Through a sale-leaseback, Marathon Oil Co. has had its headquarters in the 5555 San Felipe St. office building since it delivered in the early 1980s. Just recently, Marathon signed a 15-year lease, effective December 2006 for 60% of the building. The master leaseholder has subleased about 30% of the class A space to several tenants.

"With the financing, the borrower will have about a year, from December, to convert those subleases to direct leases. Marathon will continue paying the existing leases until that time," says Steve Shumake, vice president with Houston-based CBRE/Melody Co. He and colleague Tom Melody arranged the financing through AIG Inc.'s Houston office.

The seven-year loan, with a fixed rate of just under 5.5%, allows for two years of interest-only payments and then goes to a 30-year amortization, Shumake tells GlobeSt.com.
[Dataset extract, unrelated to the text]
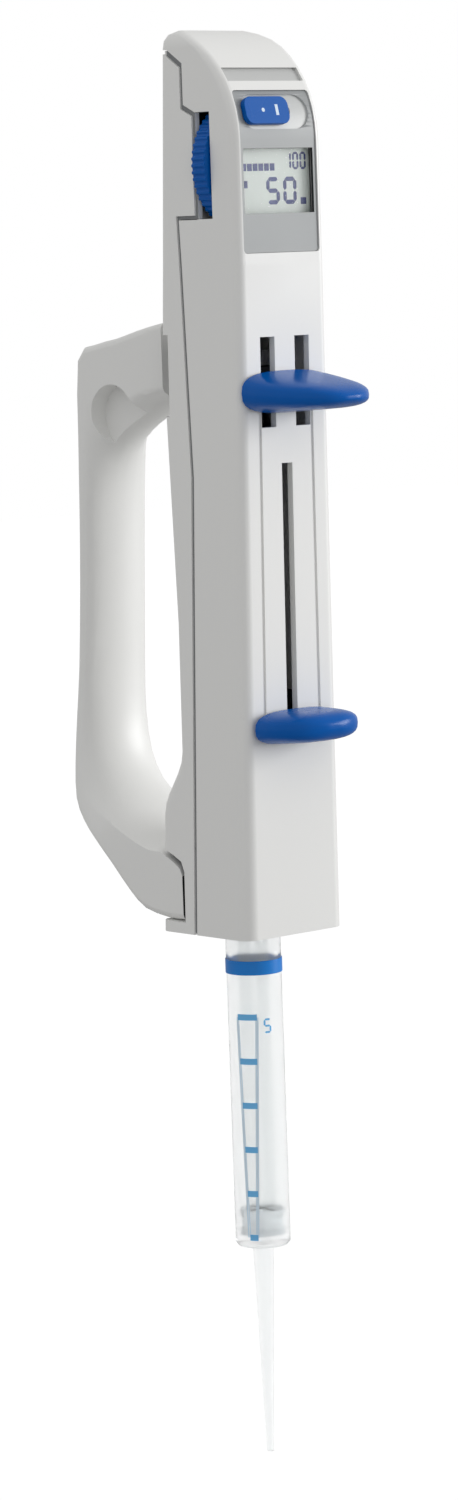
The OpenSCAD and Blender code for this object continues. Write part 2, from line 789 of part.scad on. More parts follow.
// Spiral groove that lifts the follower pin in proportion to the turn
module scroll_outline() {
    polygon(concat(
        [for (a = [0 : scroll_step : dial_turn]) scroll_point(a, 1)],
        [for (a = [dial_turn : -scroll_step : 0]) scroll_point(a, -1)]));
    translate(scroll_point(0, 0)) circle(r = follower_r + pass_clear);
    translate(scroll_point(dial_turn, 0)) circle(r = follower_r + pass_clear);
}

module dial_wheel() {
    notch_r = 0.6;
    notches = 3 * settings;
    color(lever_blue) difference() {
        pin_y(0, dial_z, dial_r, -dial_front, -dial_back);
        for (i = [0 : notches - 1])
            translate([0, 0, dial_z]) rotate([0, 360 * (i + 0.5) / notches, 0])
                pin_y(dial_r + notch_r * 0.4, 0, notch_r, -far, 0);
        pin_y(0, dial_z, rod_r + run_clear, -far, 0);
        translate([0, 0, dial_z]) through(-dial_back - scroll_d, 0) scroll_outline();
    }
}

axle_y0 = board_y + 0.1;
bracket_y1 = -2.2;
bracket_y0 = -dial_back + pass_clear + 0.2;

module dial_axle() {
    collar_t = 0.8;
    color(steel) {
        pin_y(0, dial_z, rod_r, axle_y0, bracket_y1);
        pin_y(0, dial_z, rod_r + 1.3, -dial_front - pass_clear - collar_t, -dial_front - pass_clear);
    }
}

module dial_bracket() {
    leg_x0 = 3.6;
    leg_x1 = 6.4;
    head_z0 = dial_z - rod_r - 0.1;
    color(dark_plastic) difference() {
        union() {
            both_sides() block(leg_x0, leg_x1, bracket_y0, bracket_y1, upper_bridge_z1, head_z0 + eps);
            block(-leg_x1, leg_x1, bracket_y0, bracket_y1, head_z0, dial_z + 6);
        }
        pin_y(0, dial_z, rod_r, -far, 0);
    }
}

module detent_spring() {
    leaf_t = 0.3;
    leaf_half_w = 2;
    top_z = dial_z + 13;
    color(steel) {
        block(-leaf_half_w, leaf_half_w, bracket_y0 - leaf_t, bracket_y0, dial_z + 3, top_z);
    }
}

// ---- Guide frame -----------------------------------------------------------------------------

module rod_holes(r) {
    both_sides() pin_z(rod_x, rod_y, r, 0, crown_z);
}

module guide_rods() {
    color(steel) both_sides() pin_z(rod_x, rod_y, rod_r, rod_z0, rod_z1);
}

module upper_bridge() {
    side_gap = 0.2;
    upper_half_w = half_w_at(upper_bridge_z1, wall + side_gap);
    link_x = 3.4;
    color(dark_plastic) difference() {
        block(-upper_half_w, upper_half_w, bracket_y0, back_at(upper_bridge_z1, wall + side_gap),
            upper_bridge_z0, upper_bridge_z1);
        block(-link_x, link_x, -far, rack_y1 + 0.5, 0, crown_z);
        both_sides() pin_z(rod_x, rod_y, rod_r, 0, rod_z1);
    }
}

lower_front_y = -12;

module lower_bridge() {
    side_gap = 0.2;
    lower_half_w = half_w_at(lower_bridge_z1, wall + side_gap);
    color(dark_plastic) difference() {
        block(-lower_half_w, lower_half_w, lower_front_y, pocket_back_y - side_gap, lower_bridge_z0,
            lower_bridge_z1);
        pin_z(0, 0, clamp_r + pass_clear, 0, crown_z);
        both_sides() pin_z(rod_x, rod_y, rod_r, rod_z0, crown_z);
    }
}

// ---- Dispensing side -------------------------------------------------------------------------

link_half_w = 3;
link_t = 1.4;
link_y0 = -dial_back + pass_clear;
cage_y1 = block_back;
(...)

The financing represents a 67% loan to value.

Shumake says about $46 million immediately will fund, with the remainder held as a forward commitment for the borrower to draw down as leases are signed. "At the end of the two-year period, the borrower can then either draw the remainder, or not borrow the money, and use it to pay down a portion of the loan at par," he adds.

Shumake says a fair number of lenders made an offer on the deal, but AIG rose to the top fairly quickly. "This is a great property," he adds. "In my estimation, it's one of the top five buildings in the Houston marketplace."